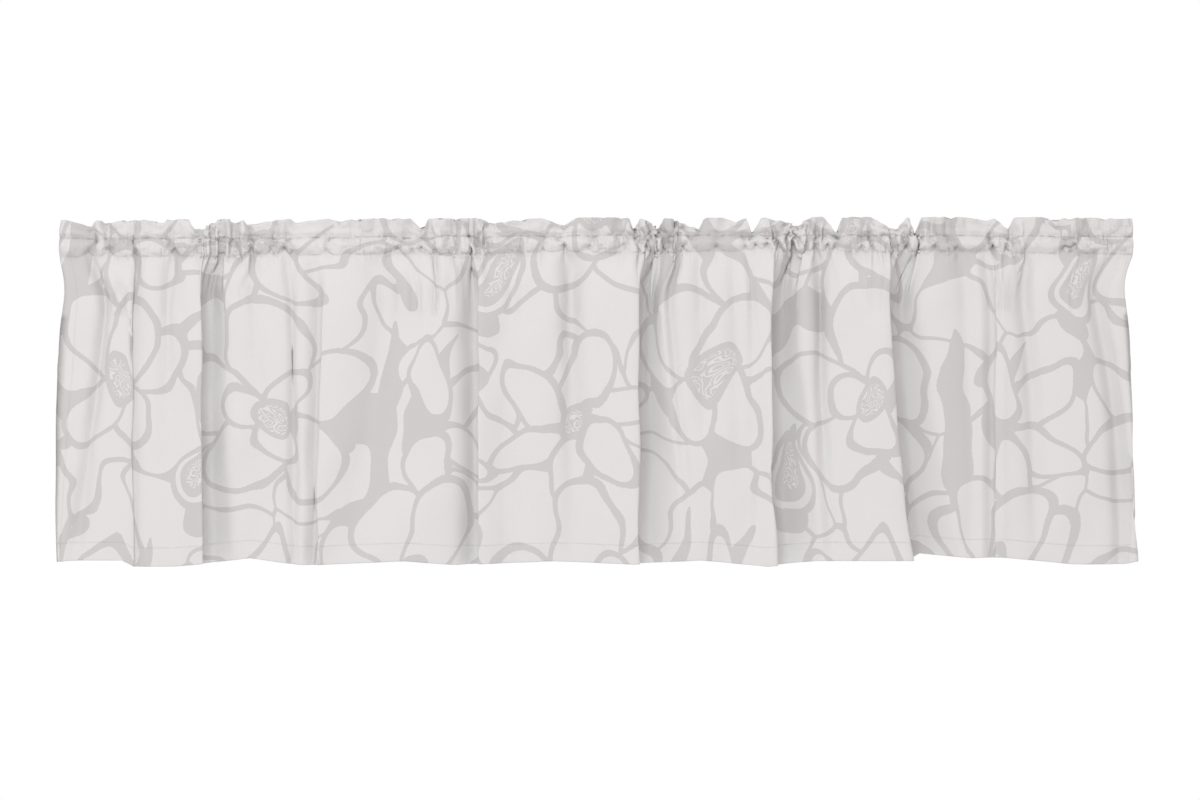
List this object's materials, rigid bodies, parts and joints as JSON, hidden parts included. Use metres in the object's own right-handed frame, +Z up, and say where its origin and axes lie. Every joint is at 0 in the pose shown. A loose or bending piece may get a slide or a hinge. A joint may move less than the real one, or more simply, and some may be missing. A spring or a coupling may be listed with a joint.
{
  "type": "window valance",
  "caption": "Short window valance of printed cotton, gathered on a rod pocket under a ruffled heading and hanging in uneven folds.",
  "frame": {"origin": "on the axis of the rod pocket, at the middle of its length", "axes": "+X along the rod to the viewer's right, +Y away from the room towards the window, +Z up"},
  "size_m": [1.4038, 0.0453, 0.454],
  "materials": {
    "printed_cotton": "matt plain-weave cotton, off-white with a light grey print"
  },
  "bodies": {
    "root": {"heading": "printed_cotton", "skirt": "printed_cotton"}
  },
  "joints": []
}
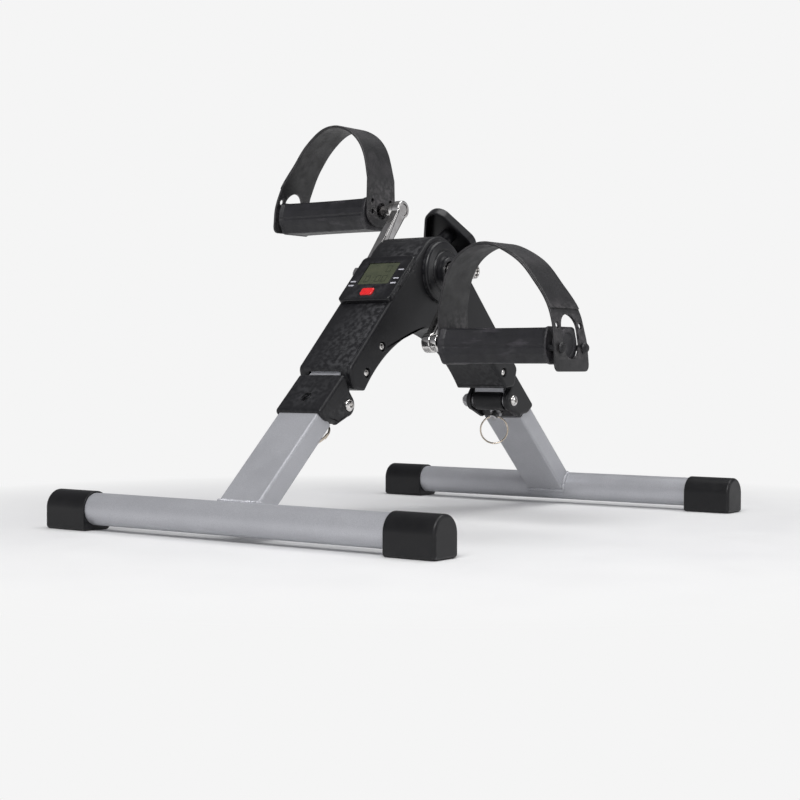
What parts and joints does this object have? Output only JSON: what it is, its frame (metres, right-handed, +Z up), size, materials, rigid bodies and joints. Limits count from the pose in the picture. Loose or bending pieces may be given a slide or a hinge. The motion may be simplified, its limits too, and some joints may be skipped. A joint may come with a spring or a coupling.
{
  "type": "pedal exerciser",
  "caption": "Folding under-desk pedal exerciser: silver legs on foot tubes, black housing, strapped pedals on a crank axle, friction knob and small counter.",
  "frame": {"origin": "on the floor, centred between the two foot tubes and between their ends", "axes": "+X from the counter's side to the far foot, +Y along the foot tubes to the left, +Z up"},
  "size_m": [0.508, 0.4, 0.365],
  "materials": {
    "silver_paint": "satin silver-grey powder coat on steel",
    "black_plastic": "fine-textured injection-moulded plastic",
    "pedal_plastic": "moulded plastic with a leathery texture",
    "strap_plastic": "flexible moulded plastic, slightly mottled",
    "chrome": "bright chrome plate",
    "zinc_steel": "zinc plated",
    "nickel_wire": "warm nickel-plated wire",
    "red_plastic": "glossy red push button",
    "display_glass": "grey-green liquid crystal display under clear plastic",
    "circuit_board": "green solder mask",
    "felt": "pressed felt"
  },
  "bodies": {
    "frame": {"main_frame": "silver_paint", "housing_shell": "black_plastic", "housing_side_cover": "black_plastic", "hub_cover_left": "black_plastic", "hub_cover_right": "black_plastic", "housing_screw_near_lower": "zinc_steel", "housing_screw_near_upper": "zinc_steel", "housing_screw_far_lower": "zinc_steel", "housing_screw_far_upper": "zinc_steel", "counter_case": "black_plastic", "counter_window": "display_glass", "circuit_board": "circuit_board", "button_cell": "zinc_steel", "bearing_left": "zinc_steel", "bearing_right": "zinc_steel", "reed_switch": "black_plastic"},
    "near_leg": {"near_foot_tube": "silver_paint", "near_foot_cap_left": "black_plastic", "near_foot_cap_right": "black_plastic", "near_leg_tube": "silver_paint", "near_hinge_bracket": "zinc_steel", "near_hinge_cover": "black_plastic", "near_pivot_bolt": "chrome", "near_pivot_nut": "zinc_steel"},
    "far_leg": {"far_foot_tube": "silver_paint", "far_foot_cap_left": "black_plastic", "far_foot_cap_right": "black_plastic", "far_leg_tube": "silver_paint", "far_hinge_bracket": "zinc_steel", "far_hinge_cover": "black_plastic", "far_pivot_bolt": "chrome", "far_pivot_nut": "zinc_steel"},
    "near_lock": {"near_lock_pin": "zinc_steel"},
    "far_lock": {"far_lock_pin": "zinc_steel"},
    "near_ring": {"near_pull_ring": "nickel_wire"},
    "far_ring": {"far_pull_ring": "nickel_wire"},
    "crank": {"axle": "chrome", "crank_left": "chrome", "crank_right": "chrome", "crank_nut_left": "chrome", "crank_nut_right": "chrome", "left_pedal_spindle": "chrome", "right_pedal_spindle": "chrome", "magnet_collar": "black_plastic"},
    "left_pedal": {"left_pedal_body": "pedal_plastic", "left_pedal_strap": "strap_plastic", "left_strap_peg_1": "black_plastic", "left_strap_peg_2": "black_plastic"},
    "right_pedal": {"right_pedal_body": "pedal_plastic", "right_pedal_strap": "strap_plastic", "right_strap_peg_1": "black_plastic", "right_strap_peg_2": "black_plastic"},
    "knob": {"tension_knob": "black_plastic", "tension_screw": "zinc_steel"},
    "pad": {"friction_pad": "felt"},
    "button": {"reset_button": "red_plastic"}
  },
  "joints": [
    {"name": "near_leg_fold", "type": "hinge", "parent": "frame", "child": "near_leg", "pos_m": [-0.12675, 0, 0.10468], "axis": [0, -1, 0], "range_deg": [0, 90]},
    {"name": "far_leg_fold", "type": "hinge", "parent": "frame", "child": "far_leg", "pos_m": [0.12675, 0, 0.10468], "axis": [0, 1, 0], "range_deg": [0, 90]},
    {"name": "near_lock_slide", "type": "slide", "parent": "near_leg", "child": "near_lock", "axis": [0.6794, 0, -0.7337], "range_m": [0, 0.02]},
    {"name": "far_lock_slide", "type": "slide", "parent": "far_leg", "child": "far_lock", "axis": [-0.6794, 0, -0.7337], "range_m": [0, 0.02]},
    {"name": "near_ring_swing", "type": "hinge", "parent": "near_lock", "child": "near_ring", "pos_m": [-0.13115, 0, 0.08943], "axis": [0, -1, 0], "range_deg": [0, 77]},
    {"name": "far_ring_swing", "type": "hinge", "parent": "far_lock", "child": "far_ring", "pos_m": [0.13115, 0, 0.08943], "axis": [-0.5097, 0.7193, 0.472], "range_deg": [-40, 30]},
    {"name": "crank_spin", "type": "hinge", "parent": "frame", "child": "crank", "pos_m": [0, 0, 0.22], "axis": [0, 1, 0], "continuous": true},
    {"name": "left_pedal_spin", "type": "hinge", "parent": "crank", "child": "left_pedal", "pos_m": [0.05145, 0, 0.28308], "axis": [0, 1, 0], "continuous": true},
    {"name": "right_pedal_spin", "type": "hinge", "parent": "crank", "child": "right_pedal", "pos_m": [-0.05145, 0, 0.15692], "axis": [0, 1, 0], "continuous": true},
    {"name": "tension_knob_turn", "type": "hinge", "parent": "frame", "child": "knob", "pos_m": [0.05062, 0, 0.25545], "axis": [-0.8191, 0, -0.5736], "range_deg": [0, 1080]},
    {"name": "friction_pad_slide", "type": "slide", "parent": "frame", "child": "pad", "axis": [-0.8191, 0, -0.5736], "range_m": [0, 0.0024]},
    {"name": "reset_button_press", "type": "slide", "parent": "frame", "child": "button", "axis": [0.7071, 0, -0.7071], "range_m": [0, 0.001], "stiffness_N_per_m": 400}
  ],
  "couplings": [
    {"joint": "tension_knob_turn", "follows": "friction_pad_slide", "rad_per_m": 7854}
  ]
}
+++
• **REQUIRED TASK**
Restate all of the entries above precisely.

• **THE SOLUTION**
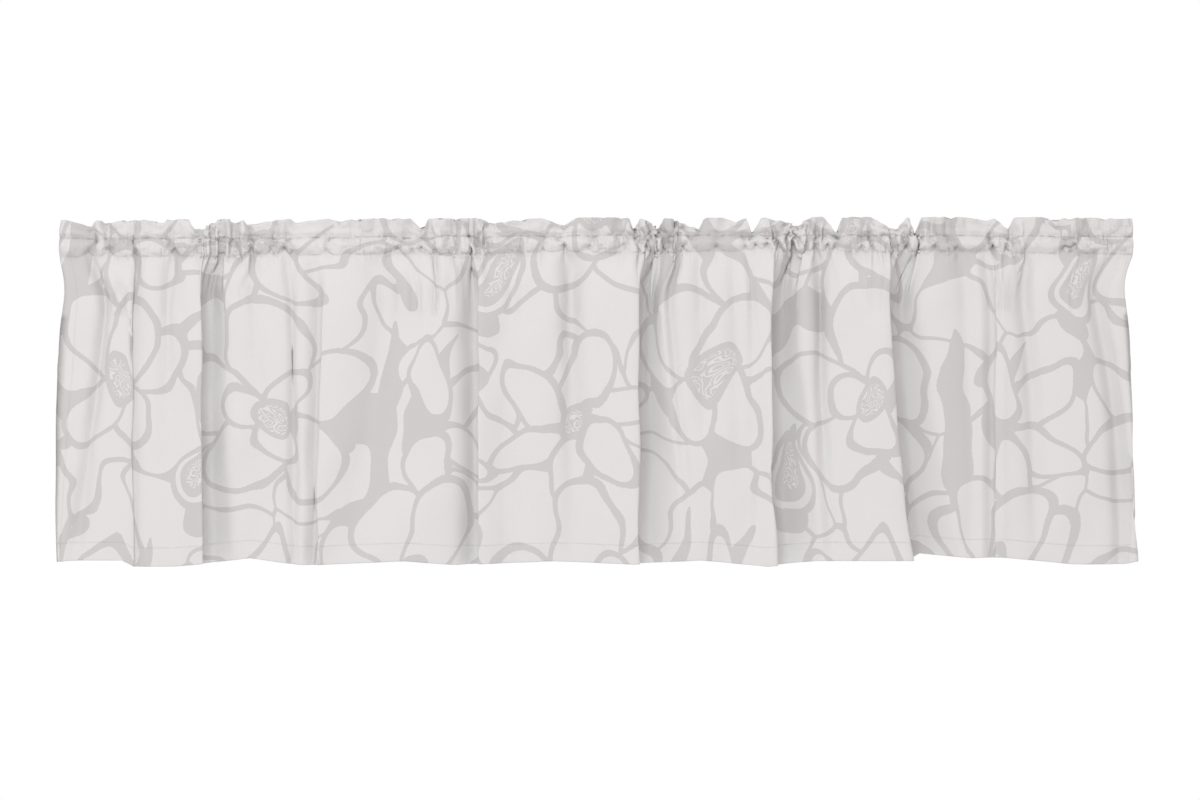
List this object's materials, rigid bodies, parts and joints as JSON, hidden parts included. Use metres in the object's own right-handed frame, +Z up, and say where its origin and axes lie. Every joint is at 0 in the pose shown. A loose or bending piece may get a slide or a hinge. A joint may move less than the real one, or more simply, and some may be missing. A spring or a coupling may be listed with a joint.
{
  "type": "window valance",
  "caption": "Short window valance of printed cotton, gathered on a rod pocket under a ruffled heading and hanging in uneven folds.",
  "frame": {"origin": "on the axis of the rod pocket, at the middle of its length", "axes": "+X along the rod to the viewer's right, +Y away from the room towards the window, +Z up"},
  "size_m": [1.4038, 0.0453, 0.454],
  "materials": {
    "printed_cotton": "matt plain-weave cotton, off-white with a light grey print"
  },
  "bodies": {
    "root": {"heading": "printed_cotton", "skirt": "printed_cotton"}
  },
  "joints": []
}
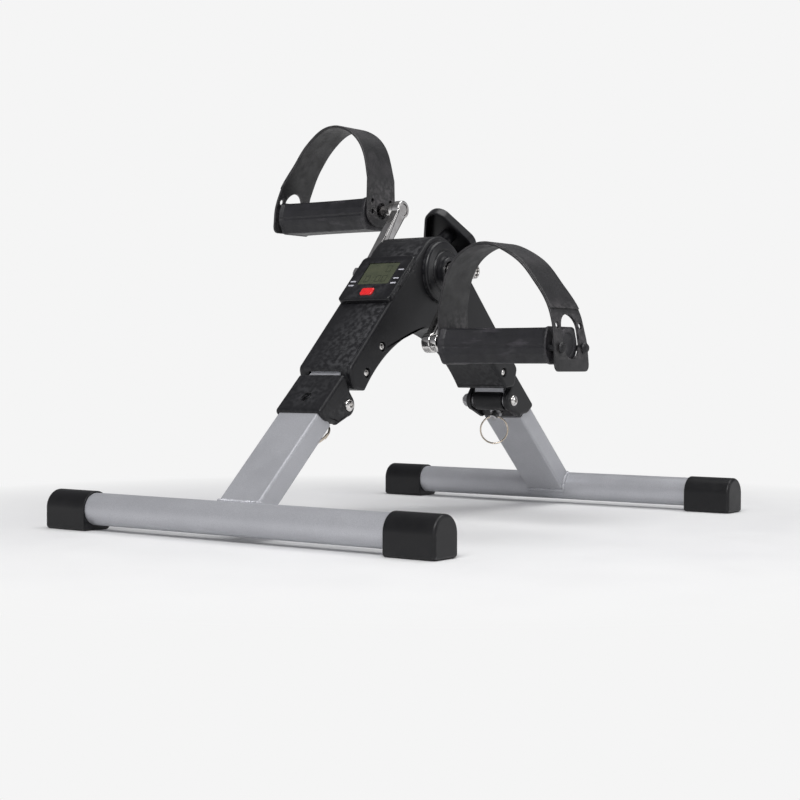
What parts and joints does this object have? Output only JSON: what it is, its frame (metres, right-handed, +Z up), size, materials, rigid bodies and joints. Limits count from the pose in the picture. Loose or bending pieces may be given a slide or a hinge. The motion may be simplified, its limits too, and some joints may be skipped. A joint may come with a spring or a coupling.
{
  "type": "pedal exerciser",
  "caption": "Folding under-desk pedal exerciser: silver legs on foot tubes, black housing, strapped pedals on a crank axle, friction knob and small counter.",
  "frame": {"origin": "on the floor, centred between the two foot tubes and between their ends", "axes": "+X from the counter's side to the far foot, +Y along the foot tubes to the left, +Z up"},
  "size_m": [0.508, 0.4, 0.365],
  "materials": {
    "silver_paint": "satin silver-grey powder coat on steel",
    "black_plastic": "fine-textured injection-moulded plastic",
    "pedal_plastic": "moulded plastic with a leathery texture",
    "strap_plastic": "flexible moulded plastic, slightly mottled",
    "chrome": "bright chrome plate",
    "zinc_steel": "zinc plated",
    "nickel_wire": "warm nickel-plated wire",
    "red_plastic": "glossy red push button",
    "display_glass": "grey-green liquid crystal display under clear plastic",
    "circuit_board": "green solder mask",
    "felt": "pressed felt"
  },
  "bodies": {
    "frame": {"main_frame": "silver_paint", "housing_shell": "black_plastic", "housing_side_cover": "black_plastic", "hub_cover_left": "black_plastic", "hub_cover_right": "black_plastic", "housing_screw_near_lower": "zinc_steel", "housing_screw_near_upper": "zinc_steel", "housing_screw_far_lower": "zinc_steel", "housing_screw_far_upper": "zinc_steel", "counter_case": "black_plastic", "counter_window": "display_glass", "circuit_board": "circuit_board", "button_cell": "zinc_steel", "bearing_left": "zinc_steel", "bearing_right": "zinc_steel", "reed_switch": "black_plastic"},
    "near_leg": {"near_foot_tube": "silver_paint", "near_foot_cap_left": "black_plastic", "near_foot_cap_right": "black_plastic", "near_leg_tube": "silver_paint", "near_hinge_bracket": "zinc_steel", "near_hinge_cover": "black_plastic", "near_pivot_bolt": "chrome", "near_pivot_nut": "zinc_steel"},
    "far_leg": {"far_foot_tube": "silver_paint", "far_foot_cap_left": "black_plastic", "far_foot_cap_right": "black_plastic", "far_leg_tube": "silver_paint", "far_hinge_bracket": "zinc_steel", "far_hinge_cover": "black_plastic", "far_pivot_bolt": "chrome", "far_pivot_nut": "zinc_steel"},
    "near_lock": {"near_lock_pin": "zinc_steel"},
    "far_lock": {"far_lock_pin": "zinc_steel"},
    "near_ring": {"near_pull_ring": "nickel_wire"},
    "far_ring": {"far_pull_ring": "nickel_wire"},
    "crank": {"axle": "chrome", "crank_left": "chrome", "crank_right": "chrome", "crank_nut_left": "chrome", "crank_nut_right": "chrome", "left_pedal_spindle": "chrome", "right_pedal_spindle": "chrome", "magnet_collar": "black_plastic"},
    "left_pedal": {"left_pedal_body": "pedal_plastic", "left_pedal_strap": "strap_plastic", "left_strap_peg_1": "black_plastic", "left_strap_peg_2": "black_plastic"},
    "right_pedal": {"right_pedal_body": "pedal_plastic", "right_pedal_strap": "strap_plastic", "right_strap_peg_1": "black_plastic", "right_strap_peg_2": "black_plastic"},
    "knob": {"tension_knob": "black_plastic", "tension_screw": "zinc_steel"},
    "pad": {"friction_pad": "felt"},
    "button": {"reset_button": "red_plastic"}
  },
  "joints": [
    {"name": "near_leg_fold", "type": "hinge", "parent": "frame", "child": "near_leg", "pos_m": [-0.12675, 0, 0.10468], "axis": [0, -1, 0], "range_deg": [0, 90]},
    {"name": "far_leg_fold", "type": "hinge", "parent": "frame", "child": "far_leg", "pos_m": [0.12675, 0, 0.10468], "axis": [0, 1, 0], "range_deg": [0, 90]},
    {"name": "near_lock_slide", "type": "slide", "parent": "near_leg", "child": "near_lock", "axis": [0.6794, 0, -0.7337], "range_m": [0, 0.02]},
    {"name": "far_lock_slide", "type": "slide", "parent": "far_leg", "child": "far_lock", "axis": [-0.6794, 0, -0.7337], "range_m": [0, 0.02]},
    {"name": "near_ring_swing", "type": "hinge", "parent": "near_lock", "child": "near_ring", "pos_m": [-0.13115, 0, 0.08943], "axis": [0, -1, 0], "range_deg": [0, 77]},
    {"name": "far_ring_swing", "type": "hinge", "parent": "far_lock", "child": "far_ring", "pos_m": [0.13115, 0, 0.08943], "axis": [-0.5097, 0.7193, 0.472], "range_deg": [-40, 30]},
    {"name": "crank_spin", "type": "hinge", "parent": "frame", "child": "crank", "pos_m": [0, 0, 0.22], "axis": [0, 1, 0], "continuous": true},
    {"name": "left_pedal_spin", "type": "hinge", "parent": "crank", "child": "left_pedal", "pos_m": [0.05145, 0, 0.28308], "axis": [0, 1, 0], "continuous": true},
    {"name": "right_pedal_spin", "type": "hinge", "parent": "crank", "child": "right_pedal", "pos_m": [-0.05145, 0, 0.15692], "axis": [0, 1, 0], "continuous": true},
    {"name": "tension_knob_turn", "type": "hinge", "parent": "frame", "child": "knob", "pos_m": [0.05062, 0, 0.25545], "axis": [-0.8191, 0, -0.5736], "range_deg": [0, 1080]},
    {"name": "friction_pad_slide", "type": "slide", "parent": "frame", "child": "pad", "axis": [-0.8191, 0, -0.5736], "range_m": [0, 0.0024]},
    {"name": "reset_button_press", "type": "slide", "parent": "frame", "child": "button", "axis": [0.7071, 0, -0.7071], "range_m": [0, 0.001], "stiffness_N_per_m": 400}
  ],
  "couplings": [
    {"joint": "tension_knob_turn", "follows": "friction_pad_slide", "rad_per_m": 7854}
  ]
}